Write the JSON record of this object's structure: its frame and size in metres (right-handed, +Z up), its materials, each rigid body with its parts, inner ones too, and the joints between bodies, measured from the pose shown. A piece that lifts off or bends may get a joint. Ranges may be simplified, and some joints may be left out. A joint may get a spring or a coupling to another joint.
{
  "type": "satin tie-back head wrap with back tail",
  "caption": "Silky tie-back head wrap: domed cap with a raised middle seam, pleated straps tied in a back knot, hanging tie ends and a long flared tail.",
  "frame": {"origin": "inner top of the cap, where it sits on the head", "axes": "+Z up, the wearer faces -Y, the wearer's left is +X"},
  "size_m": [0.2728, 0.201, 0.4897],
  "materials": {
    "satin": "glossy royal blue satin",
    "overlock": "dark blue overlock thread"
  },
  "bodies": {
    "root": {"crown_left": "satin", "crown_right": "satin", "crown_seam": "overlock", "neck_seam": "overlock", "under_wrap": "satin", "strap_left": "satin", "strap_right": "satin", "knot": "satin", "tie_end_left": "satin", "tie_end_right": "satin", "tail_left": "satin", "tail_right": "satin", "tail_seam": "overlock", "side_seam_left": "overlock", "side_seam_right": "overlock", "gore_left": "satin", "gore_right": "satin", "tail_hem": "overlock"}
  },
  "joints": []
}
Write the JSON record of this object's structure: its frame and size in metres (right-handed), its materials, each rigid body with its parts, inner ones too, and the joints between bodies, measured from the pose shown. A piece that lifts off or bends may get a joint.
........
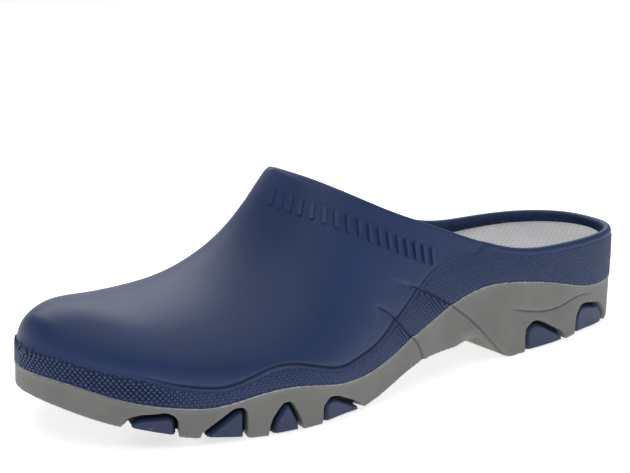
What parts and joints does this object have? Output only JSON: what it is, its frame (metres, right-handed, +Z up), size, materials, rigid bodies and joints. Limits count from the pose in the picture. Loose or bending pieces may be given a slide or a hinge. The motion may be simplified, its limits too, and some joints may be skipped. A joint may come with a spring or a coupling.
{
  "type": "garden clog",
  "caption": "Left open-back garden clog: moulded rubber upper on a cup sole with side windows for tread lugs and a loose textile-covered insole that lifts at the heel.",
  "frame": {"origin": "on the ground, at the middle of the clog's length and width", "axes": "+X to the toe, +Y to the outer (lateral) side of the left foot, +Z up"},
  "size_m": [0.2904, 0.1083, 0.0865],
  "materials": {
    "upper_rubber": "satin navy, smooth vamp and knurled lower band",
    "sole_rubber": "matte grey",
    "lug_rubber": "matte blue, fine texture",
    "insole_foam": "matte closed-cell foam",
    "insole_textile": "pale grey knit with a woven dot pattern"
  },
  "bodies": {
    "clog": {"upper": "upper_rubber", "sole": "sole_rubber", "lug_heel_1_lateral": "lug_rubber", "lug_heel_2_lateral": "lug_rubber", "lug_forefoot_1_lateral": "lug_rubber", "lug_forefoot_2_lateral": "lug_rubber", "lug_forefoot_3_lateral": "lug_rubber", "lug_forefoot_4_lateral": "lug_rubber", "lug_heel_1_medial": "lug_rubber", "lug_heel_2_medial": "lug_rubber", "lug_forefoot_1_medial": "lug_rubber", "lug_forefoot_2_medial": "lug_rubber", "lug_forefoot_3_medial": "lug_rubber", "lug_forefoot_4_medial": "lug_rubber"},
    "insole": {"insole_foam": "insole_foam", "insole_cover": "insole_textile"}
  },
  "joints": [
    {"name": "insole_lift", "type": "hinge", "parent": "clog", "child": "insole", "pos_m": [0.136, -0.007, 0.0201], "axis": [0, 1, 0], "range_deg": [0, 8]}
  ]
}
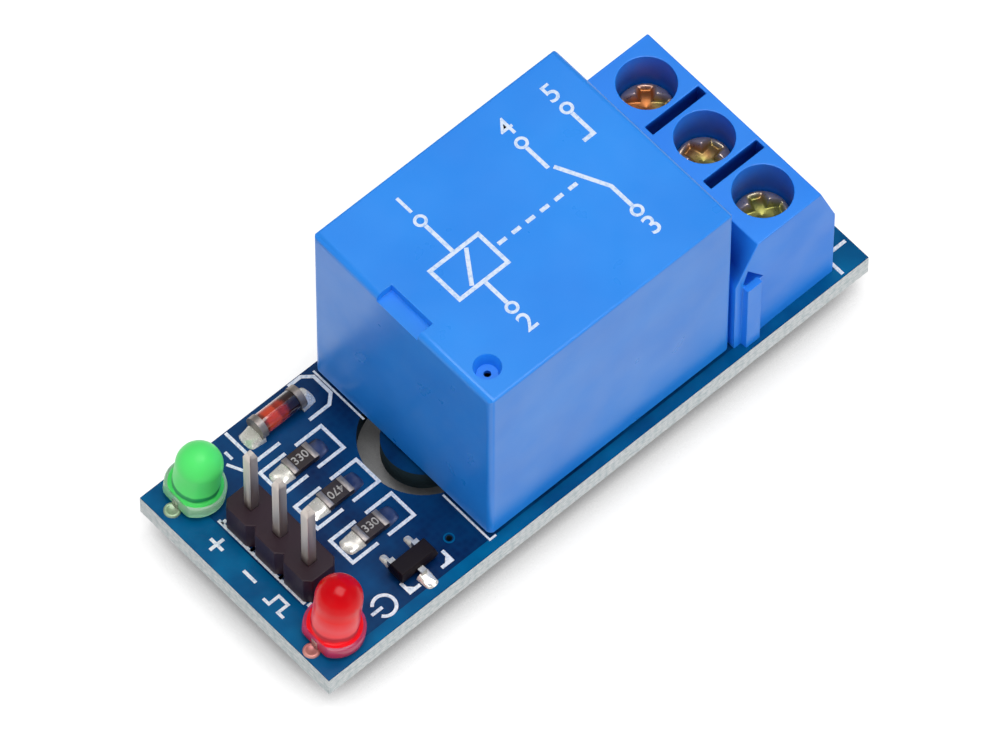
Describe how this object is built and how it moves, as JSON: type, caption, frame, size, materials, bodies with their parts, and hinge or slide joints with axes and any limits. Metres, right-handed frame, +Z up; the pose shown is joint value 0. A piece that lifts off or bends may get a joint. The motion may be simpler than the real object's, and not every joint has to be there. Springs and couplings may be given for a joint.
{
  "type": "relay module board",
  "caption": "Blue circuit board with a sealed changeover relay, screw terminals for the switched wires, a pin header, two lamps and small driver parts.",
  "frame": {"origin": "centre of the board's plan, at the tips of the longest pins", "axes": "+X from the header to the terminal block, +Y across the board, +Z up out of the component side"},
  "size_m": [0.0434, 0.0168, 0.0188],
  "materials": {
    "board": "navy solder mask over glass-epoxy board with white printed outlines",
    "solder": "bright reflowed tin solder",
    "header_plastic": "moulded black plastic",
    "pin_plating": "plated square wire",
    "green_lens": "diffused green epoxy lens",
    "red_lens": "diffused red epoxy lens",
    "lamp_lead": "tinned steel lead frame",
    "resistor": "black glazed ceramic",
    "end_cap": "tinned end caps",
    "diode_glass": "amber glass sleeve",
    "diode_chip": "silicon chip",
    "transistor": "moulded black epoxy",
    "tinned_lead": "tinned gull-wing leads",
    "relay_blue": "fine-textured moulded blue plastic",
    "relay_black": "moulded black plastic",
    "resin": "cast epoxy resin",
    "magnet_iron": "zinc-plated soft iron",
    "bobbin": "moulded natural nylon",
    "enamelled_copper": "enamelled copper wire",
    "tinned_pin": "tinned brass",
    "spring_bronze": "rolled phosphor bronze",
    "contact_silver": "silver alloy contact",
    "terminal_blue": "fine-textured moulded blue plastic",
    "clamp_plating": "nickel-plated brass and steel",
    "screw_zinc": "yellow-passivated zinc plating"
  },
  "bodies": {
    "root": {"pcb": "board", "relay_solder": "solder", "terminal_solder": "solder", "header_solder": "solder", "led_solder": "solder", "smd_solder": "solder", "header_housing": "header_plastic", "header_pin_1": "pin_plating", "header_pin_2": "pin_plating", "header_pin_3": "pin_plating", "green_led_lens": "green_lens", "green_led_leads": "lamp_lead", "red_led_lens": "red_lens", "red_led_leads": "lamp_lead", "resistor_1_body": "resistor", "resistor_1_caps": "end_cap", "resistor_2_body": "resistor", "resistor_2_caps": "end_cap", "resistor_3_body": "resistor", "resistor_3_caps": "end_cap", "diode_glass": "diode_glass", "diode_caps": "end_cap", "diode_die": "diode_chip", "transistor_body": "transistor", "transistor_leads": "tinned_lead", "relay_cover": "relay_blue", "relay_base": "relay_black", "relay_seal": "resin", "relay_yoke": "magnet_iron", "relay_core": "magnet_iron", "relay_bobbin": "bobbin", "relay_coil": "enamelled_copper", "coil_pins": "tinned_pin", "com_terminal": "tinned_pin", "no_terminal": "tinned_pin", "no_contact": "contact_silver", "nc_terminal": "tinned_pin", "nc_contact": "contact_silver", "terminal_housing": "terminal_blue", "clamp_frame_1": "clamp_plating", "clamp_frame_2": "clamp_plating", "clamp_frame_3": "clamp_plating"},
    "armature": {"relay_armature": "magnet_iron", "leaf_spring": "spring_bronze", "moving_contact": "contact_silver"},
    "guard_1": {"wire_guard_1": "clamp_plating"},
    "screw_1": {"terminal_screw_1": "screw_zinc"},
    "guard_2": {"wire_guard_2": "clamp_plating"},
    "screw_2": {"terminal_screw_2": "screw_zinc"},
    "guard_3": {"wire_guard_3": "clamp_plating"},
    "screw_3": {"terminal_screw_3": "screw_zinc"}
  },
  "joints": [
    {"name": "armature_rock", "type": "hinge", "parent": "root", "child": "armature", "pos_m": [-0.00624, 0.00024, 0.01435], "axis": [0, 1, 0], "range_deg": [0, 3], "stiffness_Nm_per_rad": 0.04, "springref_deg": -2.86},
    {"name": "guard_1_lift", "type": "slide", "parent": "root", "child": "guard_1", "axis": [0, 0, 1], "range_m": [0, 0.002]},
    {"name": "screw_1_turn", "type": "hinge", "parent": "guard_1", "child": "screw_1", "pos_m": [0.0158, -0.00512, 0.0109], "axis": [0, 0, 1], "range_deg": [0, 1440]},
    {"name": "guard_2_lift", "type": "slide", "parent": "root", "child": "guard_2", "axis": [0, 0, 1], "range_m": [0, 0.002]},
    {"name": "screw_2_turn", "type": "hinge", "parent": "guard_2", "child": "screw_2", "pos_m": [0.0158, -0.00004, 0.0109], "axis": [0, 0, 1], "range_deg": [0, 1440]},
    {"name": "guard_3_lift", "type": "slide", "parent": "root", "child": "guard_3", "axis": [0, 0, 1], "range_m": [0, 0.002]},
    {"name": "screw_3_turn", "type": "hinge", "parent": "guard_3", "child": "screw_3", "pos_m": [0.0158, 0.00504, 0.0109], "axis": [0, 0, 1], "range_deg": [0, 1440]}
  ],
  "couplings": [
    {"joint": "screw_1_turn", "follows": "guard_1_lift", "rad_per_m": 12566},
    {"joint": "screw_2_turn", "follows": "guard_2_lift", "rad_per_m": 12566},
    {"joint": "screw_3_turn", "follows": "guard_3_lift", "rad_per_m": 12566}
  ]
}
........
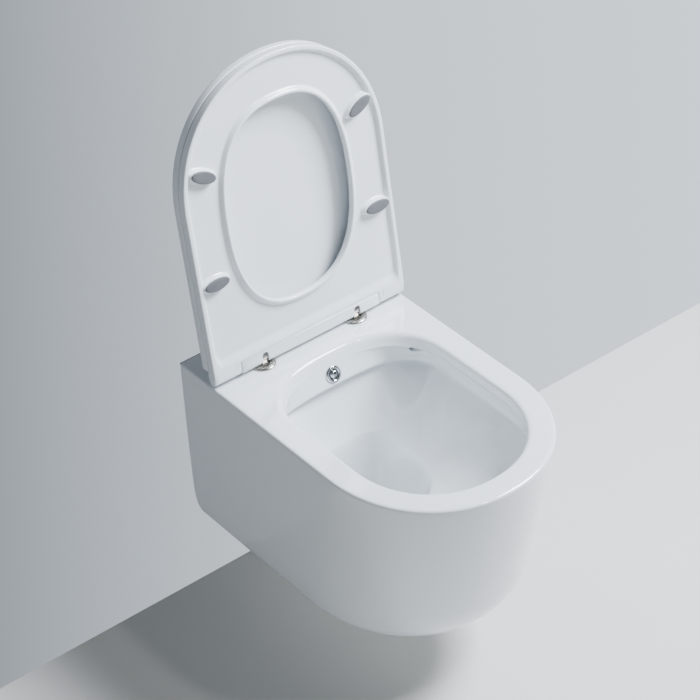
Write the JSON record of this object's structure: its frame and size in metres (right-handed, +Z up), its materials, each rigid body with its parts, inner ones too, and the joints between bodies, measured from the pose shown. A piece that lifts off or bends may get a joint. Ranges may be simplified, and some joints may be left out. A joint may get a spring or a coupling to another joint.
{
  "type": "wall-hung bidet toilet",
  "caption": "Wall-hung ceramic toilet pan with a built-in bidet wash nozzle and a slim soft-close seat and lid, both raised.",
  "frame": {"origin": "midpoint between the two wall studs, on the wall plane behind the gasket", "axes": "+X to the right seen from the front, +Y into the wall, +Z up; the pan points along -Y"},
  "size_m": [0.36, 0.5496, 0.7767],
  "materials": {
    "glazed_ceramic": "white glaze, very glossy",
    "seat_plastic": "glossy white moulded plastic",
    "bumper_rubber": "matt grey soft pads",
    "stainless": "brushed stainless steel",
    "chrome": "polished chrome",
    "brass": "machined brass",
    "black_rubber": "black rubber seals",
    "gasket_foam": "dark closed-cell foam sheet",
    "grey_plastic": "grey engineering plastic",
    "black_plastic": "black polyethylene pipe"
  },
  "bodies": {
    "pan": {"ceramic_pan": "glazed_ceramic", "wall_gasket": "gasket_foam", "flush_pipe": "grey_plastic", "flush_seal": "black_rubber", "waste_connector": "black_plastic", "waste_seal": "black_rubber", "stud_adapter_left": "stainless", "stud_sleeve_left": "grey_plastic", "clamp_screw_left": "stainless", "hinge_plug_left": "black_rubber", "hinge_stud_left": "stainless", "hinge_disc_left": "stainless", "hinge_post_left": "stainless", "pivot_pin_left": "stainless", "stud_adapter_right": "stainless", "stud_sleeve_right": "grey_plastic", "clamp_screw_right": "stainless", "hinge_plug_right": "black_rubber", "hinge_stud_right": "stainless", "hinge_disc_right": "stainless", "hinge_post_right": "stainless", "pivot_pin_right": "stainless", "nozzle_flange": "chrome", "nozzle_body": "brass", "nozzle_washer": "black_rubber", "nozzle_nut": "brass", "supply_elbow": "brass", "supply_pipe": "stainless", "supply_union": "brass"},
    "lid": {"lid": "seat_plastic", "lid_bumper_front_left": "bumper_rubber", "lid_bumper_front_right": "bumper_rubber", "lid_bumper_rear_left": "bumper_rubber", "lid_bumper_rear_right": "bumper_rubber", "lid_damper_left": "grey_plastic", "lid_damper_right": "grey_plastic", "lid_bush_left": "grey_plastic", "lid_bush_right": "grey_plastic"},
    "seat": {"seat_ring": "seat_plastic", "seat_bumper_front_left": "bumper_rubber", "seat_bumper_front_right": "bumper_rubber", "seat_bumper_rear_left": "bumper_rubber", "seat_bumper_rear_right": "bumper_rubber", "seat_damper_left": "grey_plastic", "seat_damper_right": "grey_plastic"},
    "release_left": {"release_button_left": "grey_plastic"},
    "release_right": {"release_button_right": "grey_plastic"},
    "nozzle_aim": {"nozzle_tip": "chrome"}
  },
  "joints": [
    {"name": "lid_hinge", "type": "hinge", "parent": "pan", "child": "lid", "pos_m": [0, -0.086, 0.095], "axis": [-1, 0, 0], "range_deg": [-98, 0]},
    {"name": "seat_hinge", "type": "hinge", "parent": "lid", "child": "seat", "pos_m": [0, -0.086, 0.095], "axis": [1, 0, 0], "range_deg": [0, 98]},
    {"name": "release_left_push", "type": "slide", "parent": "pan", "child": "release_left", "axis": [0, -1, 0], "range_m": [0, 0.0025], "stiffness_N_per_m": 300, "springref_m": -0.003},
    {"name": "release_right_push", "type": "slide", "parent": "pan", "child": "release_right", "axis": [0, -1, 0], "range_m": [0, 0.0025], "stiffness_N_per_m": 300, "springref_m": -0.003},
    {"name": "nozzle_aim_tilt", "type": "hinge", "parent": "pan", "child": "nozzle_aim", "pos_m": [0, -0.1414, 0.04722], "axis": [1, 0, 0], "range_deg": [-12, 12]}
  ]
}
........
## WRITTEN REQUEST:
Copy each line that contains the word "built".

## FINAL RESULT:
Describe how this object is built and how it moves, as JSON: type, caption, frame, size, materials, bodies with their parts, and hinge or slide joints with axes and any limits. Metres, right-handed frame, +Z up; the pose shown is joint value 0. A piece that lifts off or bends may get a joint. The motion may be simpler than the real object's, and not every joint has to be there. Springs and couplings may be given for a joint.
  "caption": "Wall-hung ceramic toilet pan with a built-in bidet wash nozzle and a slim soft-close seat and lid, both raised.",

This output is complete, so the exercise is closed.